**DATA FOR PROCESSING**
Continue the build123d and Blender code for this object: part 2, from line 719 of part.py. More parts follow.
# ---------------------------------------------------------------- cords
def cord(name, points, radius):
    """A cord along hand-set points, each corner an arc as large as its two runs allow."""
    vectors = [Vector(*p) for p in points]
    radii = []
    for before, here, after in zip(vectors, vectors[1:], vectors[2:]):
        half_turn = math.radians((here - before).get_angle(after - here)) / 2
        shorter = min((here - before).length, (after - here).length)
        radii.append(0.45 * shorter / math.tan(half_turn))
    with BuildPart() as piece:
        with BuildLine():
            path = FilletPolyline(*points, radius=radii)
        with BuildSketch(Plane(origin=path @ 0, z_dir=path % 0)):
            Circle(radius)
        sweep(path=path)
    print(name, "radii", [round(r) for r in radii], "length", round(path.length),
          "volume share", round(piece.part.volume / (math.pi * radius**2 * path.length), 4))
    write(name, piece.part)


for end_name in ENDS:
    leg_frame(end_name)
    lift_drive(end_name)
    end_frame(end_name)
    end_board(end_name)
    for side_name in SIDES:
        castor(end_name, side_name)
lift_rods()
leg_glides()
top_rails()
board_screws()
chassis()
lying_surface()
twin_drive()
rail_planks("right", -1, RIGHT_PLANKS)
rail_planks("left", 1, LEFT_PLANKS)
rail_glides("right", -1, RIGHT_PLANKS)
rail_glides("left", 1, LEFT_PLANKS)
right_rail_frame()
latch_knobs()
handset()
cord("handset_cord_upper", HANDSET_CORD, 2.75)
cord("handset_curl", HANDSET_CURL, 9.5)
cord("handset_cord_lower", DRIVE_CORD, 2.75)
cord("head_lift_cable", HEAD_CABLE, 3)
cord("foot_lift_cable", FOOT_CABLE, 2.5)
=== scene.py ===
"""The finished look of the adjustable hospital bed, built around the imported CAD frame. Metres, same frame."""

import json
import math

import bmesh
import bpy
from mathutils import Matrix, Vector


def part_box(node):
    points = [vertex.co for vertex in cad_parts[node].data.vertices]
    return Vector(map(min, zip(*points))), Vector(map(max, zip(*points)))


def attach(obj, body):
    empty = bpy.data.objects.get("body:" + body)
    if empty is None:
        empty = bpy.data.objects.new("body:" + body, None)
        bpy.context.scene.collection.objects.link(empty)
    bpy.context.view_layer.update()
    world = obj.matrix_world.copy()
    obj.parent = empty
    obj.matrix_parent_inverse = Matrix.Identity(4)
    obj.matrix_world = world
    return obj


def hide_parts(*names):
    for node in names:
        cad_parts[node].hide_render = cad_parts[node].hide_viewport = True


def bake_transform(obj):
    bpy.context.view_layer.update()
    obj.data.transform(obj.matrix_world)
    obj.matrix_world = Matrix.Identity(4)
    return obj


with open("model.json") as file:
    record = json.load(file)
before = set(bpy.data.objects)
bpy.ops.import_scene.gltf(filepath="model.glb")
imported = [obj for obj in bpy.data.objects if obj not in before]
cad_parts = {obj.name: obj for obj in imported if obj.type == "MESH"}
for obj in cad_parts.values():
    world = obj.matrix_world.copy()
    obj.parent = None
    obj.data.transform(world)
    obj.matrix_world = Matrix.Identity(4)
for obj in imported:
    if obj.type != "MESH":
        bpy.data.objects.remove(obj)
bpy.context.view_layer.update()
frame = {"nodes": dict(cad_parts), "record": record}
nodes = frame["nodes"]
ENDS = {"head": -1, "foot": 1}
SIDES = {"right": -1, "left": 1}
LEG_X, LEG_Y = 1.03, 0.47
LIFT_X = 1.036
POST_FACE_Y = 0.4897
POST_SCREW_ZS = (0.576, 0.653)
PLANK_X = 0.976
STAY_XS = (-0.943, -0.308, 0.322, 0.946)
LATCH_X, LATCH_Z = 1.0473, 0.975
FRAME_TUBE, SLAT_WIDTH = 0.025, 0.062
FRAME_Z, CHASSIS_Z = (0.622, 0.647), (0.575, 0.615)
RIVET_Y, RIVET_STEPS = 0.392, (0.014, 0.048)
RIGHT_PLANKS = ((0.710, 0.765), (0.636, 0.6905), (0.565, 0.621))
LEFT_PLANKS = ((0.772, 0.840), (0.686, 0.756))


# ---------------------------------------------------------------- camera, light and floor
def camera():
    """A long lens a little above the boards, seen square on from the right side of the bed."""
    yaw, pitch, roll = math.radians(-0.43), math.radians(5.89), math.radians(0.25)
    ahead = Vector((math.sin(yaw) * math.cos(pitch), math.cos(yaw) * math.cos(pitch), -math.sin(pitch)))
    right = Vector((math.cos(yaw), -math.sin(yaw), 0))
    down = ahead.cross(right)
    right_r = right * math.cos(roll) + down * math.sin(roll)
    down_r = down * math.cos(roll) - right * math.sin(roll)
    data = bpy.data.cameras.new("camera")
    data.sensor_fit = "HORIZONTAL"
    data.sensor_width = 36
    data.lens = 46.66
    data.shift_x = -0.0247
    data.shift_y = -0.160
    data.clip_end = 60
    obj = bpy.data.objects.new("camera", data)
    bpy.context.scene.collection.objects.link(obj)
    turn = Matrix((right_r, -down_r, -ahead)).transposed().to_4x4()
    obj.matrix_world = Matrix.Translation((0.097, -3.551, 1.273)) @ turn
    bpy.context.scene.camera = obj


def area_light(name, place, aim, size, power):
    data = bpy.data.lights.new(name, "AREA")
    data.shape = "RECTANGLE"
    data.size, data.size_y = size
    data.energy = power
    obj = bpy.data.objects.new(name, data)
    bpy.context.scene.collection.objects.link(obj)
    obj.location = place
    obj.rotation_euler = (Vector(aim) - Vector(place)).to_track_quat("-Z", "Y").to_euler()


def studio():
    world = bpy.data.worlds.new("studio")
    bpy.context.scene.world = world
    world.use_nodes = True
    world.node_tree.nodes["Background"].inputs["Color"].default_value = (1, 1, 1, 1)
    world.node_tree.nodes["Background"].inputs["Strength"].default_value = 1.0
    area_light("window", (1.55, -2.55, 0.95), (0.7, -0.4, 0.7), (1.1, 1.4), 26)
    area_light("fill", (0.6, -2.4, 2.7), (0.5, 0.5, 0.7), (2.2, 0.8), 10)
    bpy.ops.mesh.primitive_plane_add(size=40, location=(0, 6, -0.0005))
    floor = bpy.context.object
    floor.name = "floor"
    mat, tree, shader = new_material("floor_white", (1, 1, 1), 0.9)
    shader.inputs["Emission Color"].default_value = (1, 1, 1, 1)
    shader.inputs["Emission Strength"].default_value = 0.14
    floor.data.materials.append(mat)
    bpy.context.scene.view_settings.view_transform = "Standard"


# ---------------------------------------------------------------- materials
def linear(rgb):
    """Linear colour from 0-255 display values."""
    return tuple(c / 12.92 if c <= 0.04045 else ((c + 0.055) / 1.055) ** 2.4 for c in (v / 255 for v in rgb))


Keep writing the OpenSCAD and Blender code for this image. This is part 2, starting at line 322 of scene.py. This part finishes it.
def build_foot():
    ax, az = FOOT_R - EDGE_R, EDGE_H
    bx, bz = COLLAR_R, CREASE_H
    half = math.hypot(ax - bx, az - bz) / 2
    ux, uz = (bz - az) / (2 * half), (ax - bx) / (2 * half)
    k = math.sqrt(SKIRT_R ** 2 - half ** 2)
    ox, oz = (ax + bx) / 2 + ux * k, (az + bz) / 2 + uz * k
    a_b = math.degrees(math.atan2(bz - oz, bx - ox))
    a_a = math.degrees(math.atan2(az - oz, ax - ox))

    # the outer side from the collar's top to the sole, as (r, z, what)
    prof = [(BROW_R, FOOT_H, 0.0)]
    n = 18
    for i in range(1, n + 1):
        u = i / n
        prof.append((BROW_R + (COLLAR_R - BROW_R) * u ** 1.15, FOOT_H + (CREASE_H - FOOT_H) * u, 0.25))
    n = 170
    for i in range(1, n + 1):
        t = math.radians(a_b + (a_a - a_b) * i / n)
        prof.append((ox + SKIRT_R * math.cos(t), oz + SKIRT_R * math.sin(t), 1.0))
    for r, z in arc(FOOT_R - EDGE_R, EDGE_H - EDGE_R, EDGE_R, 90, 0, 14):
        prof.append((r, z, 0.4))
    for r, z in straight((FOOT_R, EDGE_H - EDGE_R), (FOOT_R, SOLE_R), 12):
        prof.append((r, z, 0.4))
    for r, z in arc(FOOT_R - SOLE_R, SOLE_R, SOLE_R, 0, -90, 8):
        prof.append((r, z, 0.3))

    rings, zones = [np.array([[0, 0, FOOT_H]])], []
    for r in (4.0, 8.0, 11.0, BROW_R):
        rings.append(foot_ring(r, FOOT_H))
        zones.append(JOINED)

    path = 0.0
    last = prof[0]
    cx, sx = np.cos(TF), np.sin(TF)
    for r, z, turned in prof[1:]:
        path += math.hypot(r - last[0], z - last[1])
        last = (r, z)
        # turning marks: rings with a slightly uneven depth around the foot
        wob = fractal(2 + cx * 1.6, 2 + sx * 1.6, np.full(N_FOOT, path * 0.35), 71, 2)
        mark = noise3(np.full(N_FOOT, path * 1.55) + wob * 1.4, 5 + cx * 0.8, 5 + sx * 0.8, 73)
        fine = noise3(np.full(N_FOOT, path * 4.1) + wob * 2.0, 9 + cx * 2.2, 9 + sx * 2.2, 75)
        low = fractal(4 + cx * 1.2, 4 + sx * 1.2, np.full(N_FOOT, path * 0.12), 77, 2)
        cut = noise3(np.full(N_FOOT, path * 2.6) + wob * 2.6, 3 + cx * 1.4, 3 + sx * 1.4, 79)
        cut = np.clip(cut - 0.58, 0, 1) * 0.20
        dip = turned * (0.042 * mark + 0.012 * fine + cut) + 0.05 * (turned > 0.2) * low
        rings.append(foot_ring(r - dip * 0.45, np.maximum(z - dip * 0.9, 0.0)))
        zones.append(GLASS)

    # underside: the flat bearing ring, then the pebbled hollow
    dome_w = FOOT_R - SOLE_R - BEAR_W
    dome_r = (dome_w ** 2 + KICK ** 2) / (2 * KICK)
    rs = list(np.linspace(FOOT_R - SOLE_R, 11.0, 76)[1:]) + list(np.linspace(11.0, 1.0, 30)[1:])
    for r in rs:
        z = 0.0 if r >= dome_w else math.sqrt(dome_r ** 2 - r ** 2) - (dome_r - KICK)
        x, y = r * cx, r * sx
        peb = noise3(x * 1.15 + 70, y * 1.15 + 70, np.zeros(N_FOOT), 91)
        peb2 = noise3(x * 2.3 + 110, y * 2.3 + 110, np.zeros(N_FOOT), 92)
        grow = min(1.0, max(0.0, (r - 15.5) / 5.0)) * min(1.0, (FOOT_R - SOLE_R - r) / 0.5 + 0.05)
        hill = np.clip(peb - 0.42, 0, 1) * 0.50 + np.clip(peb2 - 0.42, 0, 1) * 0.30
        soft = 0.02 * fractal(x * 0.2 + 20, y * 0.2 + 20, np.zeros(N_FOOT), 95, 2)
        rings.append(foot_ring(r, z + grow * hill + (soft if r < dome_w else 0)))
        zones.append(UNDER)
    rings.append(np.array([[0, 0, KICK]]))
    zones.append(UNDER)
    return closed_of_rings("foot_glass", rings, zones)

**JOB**
Begin at the line containing "obj.parent = None", end at the line containing "LEFT_PLANKS = ((0.772, 0.840), (0.686, 0.756))", and reproduce every line in that range exactly, both ends included.

**EXERCISE ANSWER**
    obj.parent = None
    obj.data.transform(world)
    obj.matrix_world = Matrix.Identity(4)
for obj in imported:
    if obj.type != "MESH":
        bpy.data.objects.remove(obj)
bpy.context.view_layer.update()
frame = {"nodes": dict(cad_parts), "record": record}
nodes = frame["nodes"]
ENDS = {"head": -1, "foot": 1}
SIDES = {"right": -1, "left": 1}
LEG_X, LEG_Y = 1.03, 0.47
LIFT_X = 1.036
POST_FACE_Y = 0.4897
POST_SCREW_ZS = (0.576, 0.653)
PLANK_X = 0.976
STAY_XS = (-0.943, -0.308, 0.322, 0.946)
LATCH_X, LATCH_Z = 1.0473, 0.975
FRAME_TUBE, SLAT_WIDTH = 0.025, 0.062
FRAME_Z, CHASSIS_Z = (0.622, 0.647), (0.575, 0.615)
RIVET_Y, RIVET_STEPS = 0.392, (0.014, 0.048)
RIGHT_PLANKS = ((0.710, 0.765), (0.636, 0.6905), (0.565, 0.621))
LEFT_PLANKS = ((0.772, 0.840), (0.686, 0.756))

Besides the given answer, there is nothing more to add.